Nov 8: Arc of Justice: A Saga of Race, Civil Rights, and Murder in the Jazz Age by Kevin G. Boyle
The grandson of a slave, Dr. Ossian Sweet moved his family to an all-white Detroit neighborhood in 1925. When his neighbors attempted to drive him out, Sweet defended himself–resulting in the death of a white man and a murder trial for Sweet. There followed one of the most important (and shockingly unknown) cases in Civil Rights history. Also caught up in the intense courtroom drama were legal giant Clarence Darrow and the newly formed National Association for the Advancement of Colored People (NAACP).
Dec: Film: TBD

Details to come.

Jan 10: Marmee and Louisa: The Untold Story of Louisa May Alcott and Her Mother by Eva Marie Plante

Named by NPR as one of the best books of 2012, this is a symbiotic portrait of Louisa May Alcott and her mother, the real “Marmee” we all know, or thought we did, from Little Women. Based on the Alcotts’ intimate diaries and private papers, here is the remarkable but untold story of Abigail May Alcott—long dismissed from history as quiet, self-effacing background figure to a famous husband and even more famous daughter—who was in her own right a gifted intellectual, a talented writer, and a feminist way ahead of her time who advocated for an end to slavery, for women’s suffrage, and universal civil rights. Her husband, Bronson, has received most of the credit for inspiring Louisa’s intellectual development and her writing career, but it turns out it was her mother all along.

Feb 14: There, There by Tommy Orange

Tommy Orange’s wondrous and shattering novel follows twelve characters from Native communities: all traveling to the Big Oakland Powwow, all connected to one another in ways they may not yet realize.  Together, this chorus of voices tells of the plight of the urban Native American–grappling with a complex and painful history, with an inheritance of beauty and spirituality, and with communion and sacrifice and heroism.

2019 Pulitzer Prize nominee for fiction, 2018 National Book Award Nominee, Pen/Hemmingway Award, and many others.

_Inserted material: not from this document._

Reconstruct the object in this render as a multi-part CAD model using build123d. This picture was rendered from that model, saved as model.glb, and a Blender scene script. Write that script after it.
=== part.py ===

Mar 14: NeuroTribes by Steve Silberman

Going back to the earliest days of autism research and chronicling the brave and lonely journey of autistic people and their families through the decades, Silberman provides long-sought solutions to the autism puzzle, while mapping out a path for our society toward a more humane world in which people with learning differences and those who love them have access to the resources they need to live happier, healthier, more secure, and more meaningful lives.  Non-fiction.

Apr 11: Washington Black by Esi Edugyan
When two English brothers take the helm of a Barbados sugar plantation, Washington Black – an eleven-year-old field slave – finds himself selected as personal servant to one of them. The eccentric Christopher ‘Titch’ Wilde is a naturalist, explorer, scientist, inventor and abolitionist, whose single-minded pursuit of the perfect aerial machine mystifies all around him.  Titch’s idealistic plans are soon shattered and Washington finds himself in mortal danger. They escape together, but then Titch disappears and Washington must make his way alone, following the promise of freedom further than he ever dreamed possible.  Inspired by a true story, Washington Black is an extraordinary tale of a world destroyed and made whole again.

2018 Booker Prize Nominee, PEN Book Award Nominee and many others.

May 16: My Vanishing Country by Bacari Sellers

What J. D. Vance did for Appalachia with Hillbilly Elegy, CNN analyst and one of the youngest state representatives in South Carolina history, Bakari Sellers does for the rural South in this important book that illuminates the lives of America’s forgotten black working-class men and women.